Perhaps that was what made the man stand apart, defiantly almost, from the rest of the crowd. He came at a time when the cinema was changing. Trying to unshackle itself of a romantic era, filmmakers became more defiant in how they viewed society and its ills. This was when a generation of filmmakers, who hailed from the theatre, came up. Dharmasena Pathiraja and Dharmasiri Bandaranayake were two of them.

Premaratne was different. He occupied a twilight world. If I were to sum up his career, I would have this to say: he came after Lester James Peries and before Dharmasena Pathiraja. He was at once socially engaged and a mild romantic. He realised that for all the hype over “kalathmaka” (arty) films in the country, the cinema could never be saved unless some concessions were made to the box-office. And in the end, he won.

His son Ranga told me that he felt he owed a duty to the producers who financed his films. That may explain how he balanced the needs of both producer and audience in them. He reached an apotheosis in this, I think, with Deveni Gamana. Controversial for its time, the film managed to keep us engaged with it without going overboard. It appealed to us in a way few controversial films ever could. And of course, it was a hit. That was another thing. None of his films lost money. Ever.

This may have had something to do with his actors. He wasn’t just a woman’s director. He was an actor’s director. Directing a cast, any cast, isn’t easy. You need coordination and cooperation. The thing about Premaratne was that he got the best out of everyone and anyone he directed. There is a reason, after all, why even in his most “commercialised” films (like Adara Hasuna), the actors stood out in a way they never could in any other film.

There’s more, of course. At a time when it was the norm to go for established stars, he put relative unknowns and experimented. Bandula Galagedara was a nobody when Premaratne put him as the lead in Sikuruliya. He could and did get the best from everyone. That is why, even after all these years and decades, we remember Galagedara’s memorable performance as a dwarfish, brutal aristocrat (Podi Hamu) in that film.

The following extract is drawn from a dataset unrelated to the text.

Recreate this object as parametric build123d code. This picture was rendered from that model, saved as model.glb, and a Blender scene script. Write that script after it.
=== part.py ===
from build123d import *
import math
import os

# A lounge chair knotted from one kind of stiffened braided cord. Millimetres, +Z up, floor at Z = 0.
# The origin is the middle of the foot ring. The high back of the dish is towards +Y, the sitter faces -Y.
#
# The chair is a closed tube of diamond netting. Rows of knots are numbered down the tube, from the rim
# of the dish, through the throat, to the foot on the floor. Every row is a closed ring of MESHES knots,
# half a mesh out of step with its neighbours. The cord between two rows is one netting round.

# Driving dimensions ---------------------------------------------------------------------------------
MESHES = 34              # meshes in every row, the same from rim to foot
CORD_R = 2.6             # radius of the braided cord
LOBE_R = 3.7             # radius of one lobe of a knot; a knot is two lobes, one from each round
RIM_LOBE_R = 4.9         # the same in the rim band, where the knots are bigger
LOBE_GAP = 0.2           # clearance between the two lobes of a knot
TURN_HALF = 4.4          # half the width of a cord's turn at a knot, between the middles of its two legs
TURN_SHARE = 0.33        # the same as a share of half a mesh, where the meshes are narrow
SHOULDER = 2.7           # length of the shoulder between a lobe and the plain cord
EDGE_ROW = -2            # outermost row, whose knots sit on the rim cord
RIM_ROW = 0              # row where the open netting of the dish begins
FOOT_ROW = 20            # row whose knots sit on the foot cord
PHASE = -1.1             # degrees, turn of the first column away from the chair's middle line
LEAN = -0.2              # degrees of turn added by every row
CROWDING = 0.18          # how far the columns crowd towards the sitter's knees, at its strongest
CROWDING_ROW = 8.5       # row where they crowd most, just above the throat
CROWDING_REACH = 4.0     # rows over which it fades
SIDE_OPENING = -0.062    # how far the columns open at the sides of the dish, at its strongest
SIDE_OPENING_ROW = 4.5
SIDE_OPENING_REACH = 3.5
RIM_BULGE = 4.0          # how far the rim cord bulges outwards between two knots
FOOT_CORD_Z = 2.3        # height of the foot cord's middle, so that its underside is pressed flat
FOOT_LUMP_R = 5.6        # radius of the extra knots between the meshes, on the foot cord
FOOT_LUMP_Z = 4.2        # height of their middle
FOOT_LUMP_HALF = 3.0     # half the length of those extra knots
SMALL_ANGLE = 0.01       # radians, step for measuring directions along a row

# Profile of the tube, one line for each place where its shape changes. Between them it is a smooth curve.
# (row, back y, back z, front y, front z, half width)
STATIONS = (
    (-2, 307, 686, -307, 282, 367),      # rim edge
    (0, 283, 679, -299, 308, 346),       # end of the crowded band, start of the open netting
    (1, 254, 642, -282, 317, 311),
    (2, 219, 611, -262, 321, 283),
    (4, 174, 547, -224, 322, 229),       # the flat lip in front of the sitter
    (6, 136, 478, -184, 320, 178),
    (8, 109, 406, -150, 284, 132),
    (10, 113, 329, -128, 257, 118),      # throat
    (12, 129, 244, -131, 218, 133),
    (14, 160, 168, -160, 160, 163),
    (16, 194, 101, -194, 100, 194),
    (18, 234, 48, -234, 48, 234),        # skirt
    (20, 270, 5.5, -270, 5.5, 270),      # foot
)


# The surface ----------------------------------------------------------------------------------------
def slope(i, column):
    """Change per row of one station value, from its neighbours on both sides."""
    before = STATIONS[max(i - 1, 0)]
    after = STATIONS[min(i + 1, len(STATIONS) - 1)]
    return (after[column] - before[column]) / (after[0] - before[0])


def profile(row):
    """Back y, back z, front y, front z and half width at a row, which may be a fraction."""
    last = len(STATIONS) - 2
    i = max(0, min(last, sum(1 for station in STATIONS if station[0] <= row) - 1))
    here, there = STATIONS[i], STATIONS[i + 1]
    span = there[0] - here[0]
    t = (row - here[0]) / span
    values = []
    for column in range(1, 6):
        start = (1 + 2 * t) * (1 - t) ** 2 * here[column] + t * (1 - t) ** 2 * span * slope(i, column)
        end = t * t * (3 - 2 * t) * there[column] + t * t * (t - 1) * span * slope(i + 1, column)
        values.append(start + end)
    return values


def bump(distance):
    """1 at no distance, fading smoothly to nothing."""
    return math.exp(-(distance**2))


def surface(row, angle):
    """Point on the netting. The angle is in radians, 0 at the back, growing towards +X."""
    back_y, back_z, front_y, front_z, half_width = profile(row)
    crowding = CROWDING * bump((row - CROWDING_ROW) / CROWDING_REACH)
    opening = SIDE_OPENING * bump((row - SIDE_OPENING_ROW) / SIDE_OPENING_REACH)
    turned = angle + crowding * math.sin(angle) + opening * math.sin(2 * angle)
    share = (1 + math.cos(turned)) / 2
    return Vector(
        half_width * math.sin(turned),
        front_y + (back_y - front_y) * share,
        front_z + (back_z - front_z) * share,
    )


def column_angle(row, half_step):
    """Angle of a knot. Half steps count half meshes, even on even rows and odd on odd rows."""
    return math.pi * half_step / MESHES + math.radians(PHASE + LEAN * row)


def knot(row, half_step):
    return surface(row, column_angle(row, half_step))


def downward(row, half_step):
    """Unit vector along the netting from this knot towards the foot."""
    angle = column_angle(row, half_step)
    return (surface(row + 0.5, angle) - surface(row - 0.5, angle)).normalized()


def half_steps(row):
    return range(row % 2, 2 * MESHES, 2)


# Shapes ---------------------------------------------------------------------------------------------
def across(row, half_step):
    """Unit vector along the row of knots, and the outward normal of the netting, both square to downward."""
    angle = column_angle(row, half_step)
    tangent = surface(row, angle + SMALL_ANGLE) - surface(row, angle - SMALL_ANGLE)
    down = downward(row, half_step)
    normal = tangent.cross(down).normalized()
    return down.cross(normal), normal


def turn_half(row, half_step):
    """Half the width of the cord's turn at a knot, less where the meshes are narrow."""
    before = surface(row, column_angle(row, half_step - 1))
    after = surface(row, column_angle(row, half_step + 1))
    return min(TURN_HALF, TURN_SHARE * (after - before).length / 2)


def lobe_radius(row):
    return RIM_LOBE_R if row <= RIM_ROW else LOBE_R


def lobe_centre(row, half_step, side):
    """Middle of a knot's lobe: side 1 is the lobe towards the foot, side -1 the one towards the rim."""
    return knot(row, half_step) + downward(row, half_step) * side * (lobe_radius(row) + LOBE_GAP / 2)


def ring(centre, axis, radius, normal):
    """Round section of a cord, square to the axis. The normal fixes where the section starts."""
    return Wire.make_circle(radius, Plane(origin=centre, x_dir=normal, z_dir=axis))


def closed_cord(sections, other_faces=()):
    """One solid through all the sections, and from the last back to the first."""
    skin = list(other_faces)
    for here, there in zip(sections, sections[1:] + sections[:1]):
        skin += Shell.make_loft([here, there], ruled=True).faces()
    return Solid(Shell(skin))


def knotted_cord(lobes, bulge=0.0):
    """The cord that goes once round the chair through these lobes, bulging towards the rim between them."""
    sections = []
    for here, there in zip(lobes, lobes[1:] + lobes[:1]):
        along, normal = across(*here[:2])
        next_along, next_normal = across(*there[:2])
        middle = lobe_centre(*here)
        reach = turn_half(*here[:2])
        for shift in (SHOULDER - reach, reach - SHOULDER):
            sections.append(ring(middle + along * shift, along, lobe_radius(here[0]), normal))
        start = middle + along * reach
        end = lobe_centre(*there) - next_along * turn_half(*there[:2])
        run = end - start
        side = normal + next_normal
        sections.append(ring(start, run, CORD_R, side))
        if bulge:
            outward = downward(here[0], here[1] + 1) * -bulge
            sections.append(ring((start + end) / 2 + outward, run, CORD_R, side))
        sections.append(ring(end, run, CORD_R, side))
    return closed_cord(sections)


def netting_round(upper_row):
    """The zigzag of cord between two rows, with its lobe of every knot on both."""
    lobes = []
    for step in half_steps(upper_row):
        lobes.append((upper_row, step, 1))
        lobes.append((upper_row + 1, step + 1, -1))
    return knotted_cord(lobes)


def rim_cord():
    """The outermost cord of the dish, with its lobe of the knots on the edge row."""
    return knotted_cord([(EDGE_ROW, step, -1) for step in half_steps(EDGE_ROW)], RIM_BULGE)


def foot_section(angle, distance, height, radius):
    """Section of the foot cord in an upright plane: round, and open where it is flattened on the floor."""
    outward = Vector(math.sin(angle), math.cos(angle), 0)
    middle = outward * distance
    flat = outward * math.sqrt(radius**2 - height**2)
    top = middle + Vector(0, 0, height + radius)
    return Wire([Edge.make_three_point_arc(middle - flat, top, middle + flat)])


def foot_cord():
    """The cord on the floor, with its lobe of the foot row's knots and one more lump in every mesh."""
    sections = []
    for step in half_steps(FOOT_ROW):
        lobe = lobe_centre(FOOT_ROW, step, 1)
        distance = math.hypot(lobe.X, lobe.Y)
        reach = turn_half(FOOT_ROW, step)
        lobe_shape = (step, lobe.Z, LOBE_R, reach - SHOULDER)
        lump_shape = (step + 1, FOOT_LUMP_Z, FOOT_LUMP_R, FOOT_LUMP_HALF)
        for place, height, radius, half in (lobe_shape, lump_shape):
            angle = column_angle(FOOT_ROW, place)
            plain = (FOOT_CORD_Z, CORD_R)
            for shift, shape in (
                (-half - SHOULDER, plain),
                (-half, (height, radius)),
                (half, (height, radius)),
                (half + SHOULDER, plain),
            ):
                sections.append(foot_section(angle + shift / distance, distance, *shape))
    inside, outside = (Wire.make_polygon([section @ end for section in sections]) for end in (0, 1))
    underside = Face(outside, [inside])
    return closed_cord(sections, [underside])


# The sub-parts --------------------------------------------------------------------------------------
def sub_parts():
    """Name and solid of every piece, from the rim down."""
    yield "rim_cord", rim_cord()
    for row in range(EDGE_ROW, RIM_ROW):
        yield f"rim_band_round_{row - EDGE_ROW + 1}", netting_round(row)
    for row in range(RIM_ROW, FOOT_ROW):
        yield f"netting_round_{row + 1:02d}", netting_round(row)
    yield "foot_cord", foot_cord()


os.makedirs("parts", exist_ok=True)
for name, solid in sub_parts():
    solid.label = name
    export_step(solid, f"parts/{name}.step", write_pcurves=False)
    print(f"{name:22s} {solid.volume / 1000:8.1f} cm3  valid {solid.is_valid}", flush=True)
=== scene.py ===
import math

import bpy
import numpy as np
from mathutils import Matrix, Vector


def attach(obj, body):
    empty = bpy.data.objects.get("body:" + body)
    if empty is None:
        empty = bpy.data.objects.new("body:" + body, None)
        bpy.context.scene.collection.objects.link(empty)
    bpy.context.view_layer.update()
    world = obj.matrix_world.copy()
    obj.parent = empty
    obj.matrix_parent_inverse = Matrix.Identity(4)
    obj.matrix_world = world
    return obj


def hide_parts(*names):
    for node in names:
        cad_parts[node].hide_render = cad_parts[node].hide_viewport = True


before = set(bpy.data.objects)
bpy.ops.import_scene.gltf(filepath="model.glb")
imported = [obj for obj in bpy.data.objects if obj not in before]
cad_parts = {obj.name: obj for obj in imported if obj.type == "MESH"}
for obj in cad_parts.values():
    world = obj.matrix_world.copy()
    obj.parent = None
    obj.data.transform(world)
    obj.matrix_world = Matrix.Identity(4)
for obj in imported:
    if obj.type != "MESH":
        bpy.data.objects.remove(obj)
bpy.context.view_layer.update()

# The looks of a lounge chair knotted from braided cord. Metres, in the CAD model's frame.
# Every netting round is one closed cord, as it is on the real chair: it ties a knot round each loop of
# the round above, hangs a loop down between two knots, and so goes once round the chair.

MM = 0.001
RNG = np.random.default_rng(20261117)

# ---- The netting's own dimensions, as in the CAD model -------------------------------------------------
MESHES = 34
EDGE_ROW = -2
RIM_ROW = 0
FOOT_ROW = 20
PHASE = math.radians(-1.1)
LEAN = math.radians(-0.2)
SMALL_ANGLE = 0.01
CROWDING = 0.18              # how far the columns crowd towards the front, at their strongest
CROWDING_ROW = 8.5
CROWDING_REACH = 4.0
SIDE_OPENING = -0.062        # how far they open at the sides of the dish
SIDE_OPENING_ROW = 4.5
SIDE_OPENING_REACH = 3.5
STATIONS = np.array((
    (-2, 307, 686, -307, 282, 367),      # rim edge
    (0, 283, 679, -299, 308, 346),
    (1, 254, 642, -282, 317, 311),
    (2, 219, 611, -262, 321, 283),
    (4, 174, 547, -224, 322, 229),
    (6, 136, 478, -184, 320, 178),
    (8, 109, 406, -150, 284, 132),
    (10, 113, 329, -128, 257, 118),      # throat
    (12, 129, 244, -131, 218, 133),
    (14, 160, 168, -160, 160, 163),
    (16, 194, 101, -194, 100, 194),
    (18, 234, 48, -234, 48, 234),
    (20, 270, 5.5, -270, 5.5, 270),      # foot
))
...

Premaratne was also selective with his stories. He cared for the underdog. Always. This is why, as he progressed in his career, his outlook on the world became darker. Sikuruliya, for instance, was a world away from Parithyagaya, not just in terms of mood but in terms of how he depicted the woman in both. This didn’t mean he gave up being light-hearted. He could be (unforgivably) romantic. At the same time, however, and as he went along, he realised that the romantic in him was trying to reach a compromise with the world outside.

Directors are influenced and in turn influence those who follow them. It was difficult to apply this to Premaratne. Categorising his films, putting them all in one basket and claiming that such and such a filmmaker influenced them, is easy. Fatally easy. He was too original for that. But this did not mean that he refused to absorb what he saw and what he learnt.

Few can deny, for example, that he was an optimist. A romantic. Sometimes, as with Saptha Kanya, he consciously let go of any grip on the larger realities of the world he was portraying. This made his stories poetic, almost saccharine-coated. There are sequences in his films which feel pointless at first glance, but which were brilliantly shot and exemplified his romanticism. I am reminded of the sequence in Sikuruliya of Suvineetha Weerasinghe’s character coming across the dwarfish aristocrat for the first time. I am also reminded of that bizarre, extraordinary sequence of Alexander Fernando performing a M. S. Fernando song alongside a group of cross-dressers.

But they were not pointless or peripheral to his stories. These sequences resist definition. They cannot be categorised. They are all shot almost effortlessly, showing a deft grasp of the mechanics of cinematography. And it wasn’t just in Sikuruliya. Such sequences can be found even in his later films. Like John Ford, a filmmaker I don’t hesitate to compare with Premaratne, he displayed what Satyajit Ray once called the “mysterious, indefinable quality of poetry”. These sequences epitomised that quality. If at all for this reason, they cannot be analysed.

There are instances in his films where the romantic in him seemed to give away, not unlike another director I can compare with him, Frank Capra. In the latter part of his career, this is what happened.

It surfaced most starkly, I think, in his finale, Kinihiriya Mal. In this, more than any of his previous films, Premaratne tried not just to balance the box-office with serious cinema, but to connect the romantic and the realist in him together through compromise. Needless to say, the film flopped. He couldn’t compromise enough.

Kinihiriya Mal deserves more than a footnote here. The story of garment workers falling prey to prostitution was, as one critic put it, hackneyed. What Premaratne tried to do here was to put together everything he had stood for in his previous films. It backfired, if not at the box-office then with the critics. And the reason wasn't too hard to find.

Even with an all-star cast, with practically every character portrayed by an established actor, he couldn’t handle a story that teetered between the romantic and the brutally authentic. It was a conflict that needed more than one film to be resolved. It needed a whole new career. Premaratne didn’t live long enough.

A generation grew up with Sikuruliya and Saptha Kanya. They loved them all. And with that, they grew up doting on and loving the man behind them. His legacy continues. It is true that he can never be replaced. But if in every film that tries to be both commercial and serious we can spot him, I know we as a nation of film-lovers will remain grateful to him. H. D. Premaratne lives. We are a poorer tribe for his loss. But we are richer for what he did. And for what he left behind.